The top 10 teams will present their hacks in the event’s finals. Prejudging will take place during the final hour of the programming time.

The event was begun to harness interest and talent in technology within the Central Valley, but has grown to draw entrants from as far away as the Bay Area, Sacramento and Fresno, organizers say. Participation in the Valley Hackathon has increased from 22 participants in 2015 to 63 last year.

Age is not a factor. We expect to draw a strong group of competitors including seasoned programmers, college students, and even high-schoolers.

Phillip Lan, a Valley Hackathon organizer

“The Central Valley’s economy is seeing a big shift right now,” said David White, chief executive officer of Opportunity Stanislaus, one of the event’s sponsoring organizations, in a news release. “We see hackathons as a sort of pipeline for talent in the technology sector and believe that events like the Valley Hackathon will be instrumental in creating connections for this community, as well as nurturing the innovative ideas such an event creates. This is a fun event in and of itself but it’s also a piece in the larger puzzle that is a local revolution of sorts.”

Other sponsors include Inventaweb, the Alliance Small Business Development Center, Oportun and California Community Colleges.

The free event draws some amazing talent, organizers say, but the hackathon also is for beginning programmers and designers.
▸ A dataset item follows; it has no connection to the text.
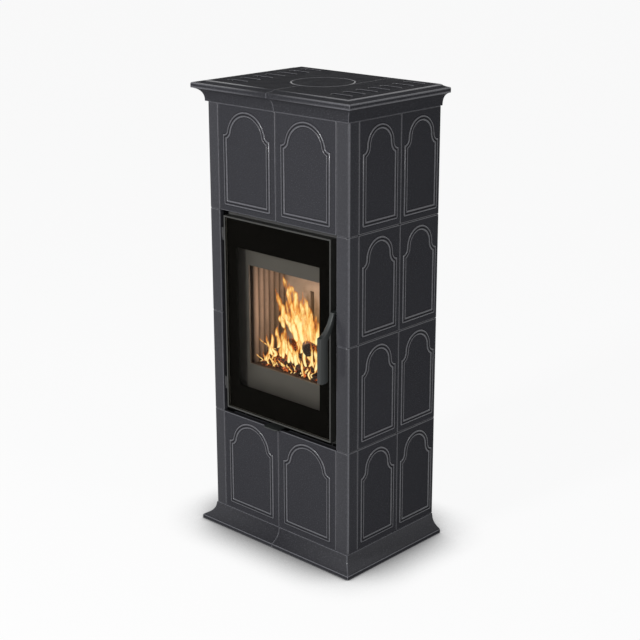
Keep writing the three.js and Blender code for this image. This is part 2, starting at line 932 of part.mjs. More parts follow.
// Seal of braided rope, between the leaf's back and the front plate.
function sealSection() {
  const y = (leafRear + frontPlateY) / 2;
  const sides = 8;
  const points = [];
  for (let i = 0; i < sides; i += 1) {
    const angle = (2 * Math.PI * (i + 0.5)) / sides;
    points.push([sealInset + sealRadius * Math.cos(angle), y + sealRadius * Math.sin(angle)]);
  }
  return points;
}

place(stove, 'door_seal', leafRing(sealSection()), rope);

// Hinge arms on the front plate, each with the pin that its knuckle turns on.
for (const [label, z] of [['lower', hingeHeights[0]], ['upper', hingeHeights[1]]]) {
  const top = z - seat;
  const arm = box(hingeX - hingeArm / 2, hingeX + hingeArm / 2, hingeDepth, frontPlateY - seat, top - hingeArm, top);
  const nose = turned([
    [0, top - hingeArm],
    [hingeArm / 2, top - hingeArm],
    [hingeArm / 2, top],
    [pinRadius, top],
    [pinRadius, top + knuckleHeight],
    [0, top + knuckleHeight],
  ], hingeX, hingeDepth, 16);
  place(stove, `hinge_arm_${label}`, join(arm, nose), blackSteel);
}

// ---------- Handle and latch ----------

const handleLeft = leafHalfWidth + 2 * seat;
const handleRight = handleLeft + handleWidth;

// Upright grip whose front face sweeps up and back as a horn, down to the pivot in the gap.
function handleShape() {
  const front = -handleReach;
  const back = gripDepth - handleReach;
  const tip = pivotDepth - pivotBoss;
  const shape = new THREE.Shape();
  shape.moveTo(back, gripBottom + 6);
  shape.quadraticCurveTo(back - 4, gripBottom, front + gripDepth / 2, gripBottom);
  shape.quadraticCurveTo(front + 2, gripBottom, front, gripBottom + 6);
  shape.lineTo(front, gripTop);
  shape.bezierCurveTo(front + 26, gripTop + 6, tip - 16, gripTop + 30, tip - 6, hornTop);
  shape.lineTo(pivotDepth - 2, pivotHeight + pivotBoss - 1);
  shape.lineTo(pivotDepth, pivotHeight - pivotBoss + 1);
  shape.lineTo(tip + 2, pivotHeight - 6);
  shape.bezierCurveTo(tip - 4, pivotHeight - 30, back + 12, gripTop + 6, back, gripTop - 14);
  return shape;
}

function doorHandle() {
  const lever = sideways(handleShape(), handleLeft, handleRight, 6);
  const boss = new THREE.Shape();
  boss.absarc(pivotDepth, pivotHeight, pivotBoss, 0, 2 * Math.PI, false);
  const latch = polygon([
    [pivotDepth, pivotHeight - 4],
    [latchReach - 3, pivotHeight - 1],
    [latchReach, pivotHeight + 3],
    [latchReach, pivotHeight + pivotBoss - seat],
    [pivotDepth, pivotHeight + pivotBoss - seat],
  ]);
  const bore = new THREE.Shape();
  bore.absarc(pivotDepth, pivotHeight, pivotRadius + seat, 0, 2 * Math.PI, false);
  const solid = join(lever, sideways(boss, handleLeft, handleRight, 9), sideways(latch, handleLeft, handleRight));
  return cut(solid, sideways(bore, handleLeft - 10, handleRight + 10, 6));
}

place(stove, 'door_handle', doorHandle(), castIron);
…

The minimum age to compete is 18.

“Though 24 hours is not a ton of time, we have been very impressed by the complexity of the projects,” said Phillip Lan, Valley Hackathon organizer and head of business development for Hearst Digital. “We’ve seen everything from a program designed to sample soil moisture to software that scanned movie reviews to create viewing suggestions to users based on their current mood, so competitors will want to be sure their project is both inventive and interesting.”

The winning teams will walk away with more than $5,000 in prize money

Other draws include chair massages, free meals, snacks and energy drinks and a Lego competition with its own separate kitty.

This year’s hackathon has a “Star Wars” theme and a prize for the best team “Star Wars” cosplay.